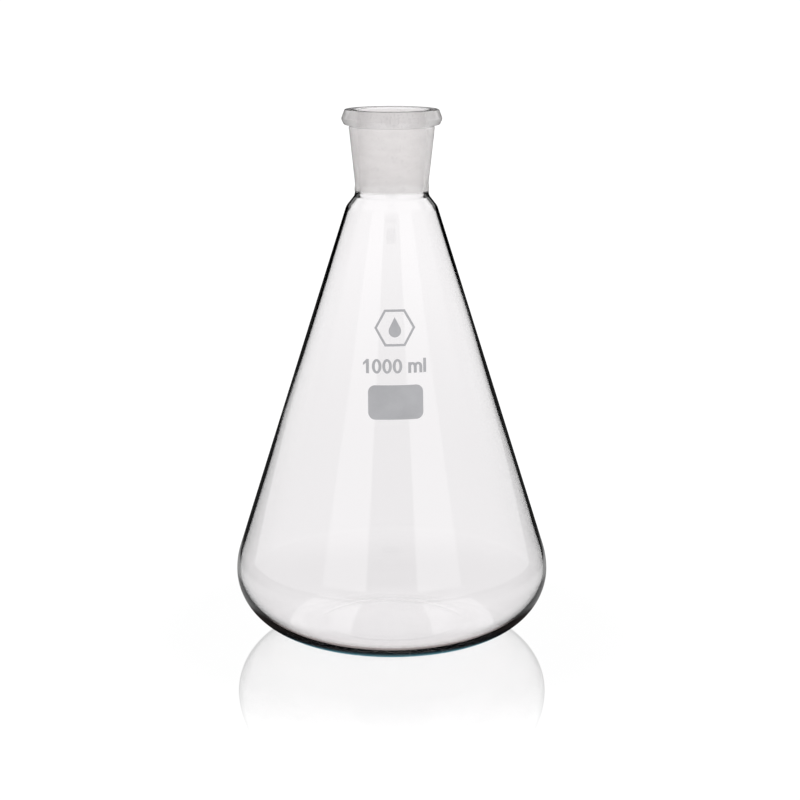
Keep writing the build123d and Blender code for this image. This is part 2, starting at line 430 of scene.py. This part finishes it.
def tinted(material):
    """Adds the faint tint of a thick edge of glass."""
    tree = material.node_tree
    volume = tree.nodes.new("ShaderNodeVolumeAbsorption")
    volume.inputs["Color"].default_value = GLASS_TINT
    volume.inputs["Density"].default_value = TINT_DENSITY
    tree.links.new(volume.outputs[0], tree.nodes["Material Output"].inputs["Volume"])
    return material


def ground_glass():
    """The matt taper: fine grinding lines round it, cloudy and with specks, and painted shade that
    darkens it and its specks under the rim.
    """
    material, tree, shader = new_material("ground_bore")
    shader.inputs["Transmission Weight"].default_value = GROUND_TRANSMISSION
    shader.inputs["IOR"].default_value = IOR
    grain = noise(tree, GRAIN_SCALE, 2.0)
    specks = smooth(tree, noise(tree, SPECK_SCALE, 1.0), *SPECK_EDGES)
    clouds = noise(tree, GROUND_CLOUD_SCALE, 2.0, GROUND_CLOUD_STRETCH)
    # Painted shade under the rim.
    under_rim_painted_shade = smooth(tree, height_above_base(tree), *RIM_PAINTED_SHADE_HEIGHTS)
    speck_shade = value(tree, "MULTIPLY_ADD", under_rim_painted_shade, UNDER_RIM_SPECK_PAINTED_SHADE, SPECK_SHADE)
    shade = value(tree, "MULTIPLY", specks, speck_shade)
    shade = value(tree, "MULTIPLY_ADD", under_rim_painted_shade, UNDER_RIM_PAINTED_SHADE, shade)
    shade = value(tree, "MULTIPLY_ADD", clouds, GROUND_CLOUD_SHADE, shade)
    two_tones(tree, shader, value(tree, "ADD", shade, GROUND_SHADE), GROUND_DARK, GROUND_LIGHT)
    roughness = value(tree, "MULTIPLY_ADD", grain, GRAIN_ROUGHNESS, GROUND_ROUGHNESS)
    tree.links.new(roughness, shader.inputs["Roughness"])
    lines = noise(tree, LINE_SCALE, 2.0, LINE_STRETCH)
    add_bump(tree, shader, value(tree, "ADD", lines, grain), GRAIN_DEPTH)
    return material


def enamel():
    """Matt fired enamel: slightly cloudy, with a fine grain, and grey base colours as painted shade on
    the white enamel.
    """
    material, tree, shader = new_material("fired_enamel")
    clouds = noise(tree, ENAMEL_CLOUD_SCALE, 2.0)
    grain = noise(tree, GRAIN_SCALE, 2.0)
    shade = value(tree, "MULTIPLY", clouds, ENAMEL_CLOUD_SHADE)
    shade = value(tree, "MULTIPLY_ADD", grain, ENAMEL_GRAIN_SHADE, shade)
    two_tones(tree, shader, shade, SHADED_ENAMEL_DARK, SHADED_ENAMEL_LIGHT)
    roughness = value(tree, "MULTIPLY_ADD", grain, GRAIN_ROUGHNESS, ENAMEL_ROUGHNESS)
    tree.links.new(roughness, shader.inputs["Roughness"])
    add_bump(tree, shader, grain, GRAIN_DEPTH)
    return material


# ---------------------------------------------------------------- the flask

bowl = make_bowl()
bowl.data.materials.append(tinted(clear_glass("clear_borosilicate")))
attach(bowl, "root")
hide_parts("flask_body")

socket = make_socket()
socket.data.materials.append(clear_glass("clear_socket"))
socket.data.materials.append(ground_glass())
for face in socket.data.polygons:
    radius = math.hypot(face.center.x, face.center.y) / MM
    height = face.center.z / MM
    if GROUND_LOW < height < GROUND_HIGH and radius < GROUND_OUTER_RADIUS:
        face.material_index = 1
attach(socket, "root")
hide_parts("joint_socket")

fired = enamel()
for node in ("writing_patch", "capacity_print", "emblem_print"):
    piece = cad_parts[node]
    piece.data.materials.clear()
    piece.data.materials.append(fired)

# ---------------------------------------------------------------- studio

# The floor and the world answer by the way that a ray came. Seen past the glass or through it they are
# white. What the glass mirrors is a dark studio with four upright light panels and light overhead. The
# studio is fixed to the floor and the world, and nothing in it depends on the camera.
PLAIN = (1, 1, 1, 1)
MAUVE = (1.0, 0.982, 0.992, 1)
WARM = (0.62, 0.55, 0.54, 1)
# The next three colour a painted contact shadow round the base.
SHADOW_TEAL = (0.13, 0.38, 0.48, 1)
SHADOW_DARK = (0.006, 0.008, 0.010, 1)
SHADOW_BROWN = (0.045, 0.037, 0.036, 1)

# White as it is seen past the glass, through it, from inside it and by matt surfaces.
WHITE = 1.08
THROUGH_LIGHT = 0.92
THROUGH_FAR_LIGHT = 1.0
UNDER_LIGHT = 1.0
REAR_WALL_LIGHT = 0.97
NEAR_FLOOR_LIGHT = 0.9
FAR_FLOOR_LIGHT = 1.1
HORIZON_LIGHT = 0.9
SCATTERED_LIGHT = 1.3
SCATTERED_SLOPE = 0.3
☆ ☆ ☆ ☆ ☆
Write each line above out exactly.

◆ Result for this exercise
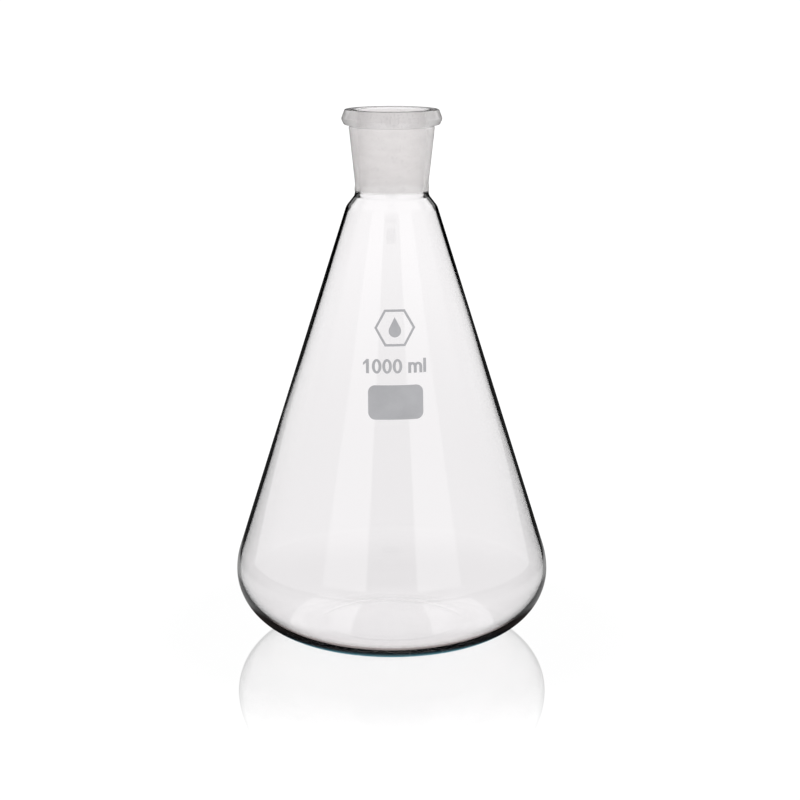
Keep writing the build123d and Blender code for this image. This is part 2, starting at line 430 of scene.py. This part finishes it.
def tinted(material):
    """Adds the faint tint of a thick edge of glass."""
    tree = material.node_tree
    volume = tree.nodes.new("ShaderNodeVolumeAbsorption")
    volume.inputs["Color"].default_value = GLASS_TINT
    volume.inputs["Density"].default_value = TINT_DENSITY
    tree.links.new(volume.outputs[0], tree.nodes["Material Output"].inputs["Volume"])
    return material


def ground_glass():
    """The matt taper: fine grinding lines round it, cloudy and with specks, and painted shade that
    darkens it and its specks under the rim.
    """
    material, tree, shader = new_material("ground_bore")
    shader.inputs["Transmission Weight"].default_value = GROUND_TRANSMISSION
    shader.inputs["IOR"].default_value = IOR
    grain = noise(tree, GRAIN_SCALE, 2.0)
    specks = smooth(tree, noise(tree, SPECK_SCALE, 1.0), *SPECK_EDGES)
    clouds = noise(tree, GROUND_CLOUD_SCALE, 2.0, GROUND_CLOUD_STRETCH)
    # Painted shade under the rim.
    under_rim_painted_shade = smooth(tree, height_above_base(tree), *RIM_PAINTED_SHADE_HEIGHTS)
    speck_shade = value(tree, "MULTIPLY_ADD", under_rim_painted_shade, UNDER_RIM_SPECK_PAINTED_SHADE, SPECK_SHADE)
    shade = value(tree, "MULTIPLY", specks, speck_shade)
    shade = value(tree, "MULTIPLY_ADD", under_rim_painted_shade, UNDER_RIM_PAINTED_SHADE, shade)
    shade = value(tree, "MULTIPLY_ADD", clouds, GROUND_CLOUD_SHADE, shade)
    two_tones(tree, shader, value(tree, "ADD", shade, GROUND_SHADE), GROUND_DARK, GROUND_LIGHT)
    roughness = value(tree, "MULTIPLY_ADD", grain, GRAIN_ROUGHNESS, GROUND_ROUGHNESS)
    tree.links.new(roughness, shader.inputs["Roughness"])
    lines = noise(tree, LINE_SCALE, 2.0, LINE_STRETCH)
    add_bump(tree, shader, value(tree, "ADD", lines, grain), GRAIN_DEPTH)
    return material


def enamel():
    """Matt fired enamel: slightly cloudy, with a fine grain, and grey base colours as painted shade on
    the white enamel.
    """
    material, tree, shader = new_material("fired_enamel")
    clouds = noise(tree, ENAMEL_CLOUD_SCALE, 2.0)
    grain = noise(tree, GRAIN_SCALE, 2.0)
    shade = value(tree, "MULTIPLY", clouds, ENAMEL_CLOUD_SHADE)
    shade = value(tree, "MULTIPLY_ADD", grain, ENAMEL_GRAIN_SHADE, shade)
    two_tones(tree, shader, shade, SHADED_ENAMEL_DARK, SHADED_ENAMEL_LIGHT)
    roughness = value(tree, "MULTIPLY_ADD", grain, GRAIN_ROUGHNESS, ENAMEL_ROUGHNESS)
    tree.links.new(roughness, shader.inputs["Roughness"])
    add_bump(tree, shader, grain, GRAIN_DEPTH)
    return material


# ---------------------------------------------------------------- the flask

bowl = make_bowl()
bowl.data.materials.append(tinted(clear_glass("clear_borosilicate")))
attach(bowl, "root")
hide_parts("flask_body")

socket = make_socket()
socket.data.materials.append(clear_glass("clear_socket"))
socket.data.materials.append(ground_glass())
for face in socket.data.polygons:
    radius = math.hypot(face.center.x, face.center.y) / MM
    height = face.center.z / MM
    if GROUND_LOW < height < GROUND_HIGH and radius < GROUND_OUTER_RADIUS:
        face.material_index = 1
attach(socket, "root")
hide_parts("joint_socket")

fired = enamel()
for node in ("writing_patch", "capacity_print", "emblem_print"):
    piece = cad_parts[node]
    piece.data.materials.clear()
    piece.data.materials.append(fired)

# ---------------------------------------------------------------- studio

# The floor and the world answer by the way that a ray came. Seen past the glass or through it they are
# white. What the glass mirrors is a dark studio with four upright light panels and light overhead. The
# studio is fixed to the floor and the world, and nothing in it depends on the camera.
PLAIN = (1, 1, 1, 1)
MAUVE = (1.0, 0.982, 0.992, 1)
WARM = (0.62, 0.55, 0.54, 1)
# The next three colour a painted contact shadow round the base.
SHADOW_TEAL = (0.13, 0.38, 0.48, 1)
SHADOW_DARK = (0.006, 0.008, 0.010, 1)
SHADOW_BROWN = (0.045, 0.037, 0.036, 1)

# White as it is seen past the glass, through it, from inside it and by matt surfaces.
WHITE = 1.08
THROUGH_LIGHT = 0.92
THROUGH_FAR_LIGHT = 1.0
UNDER_LIGHT = 1.0
REAR_WALL_LIGHT = 0.97
NEAR_FLOOR_LIGHT = 0.9
FAR_FLOOR_LIGHT = 1.1
HORIZON_LIGHT = 0.9
SCATTERED_LIGHT = 1.3
SCATTERED_SLOPE = 0.3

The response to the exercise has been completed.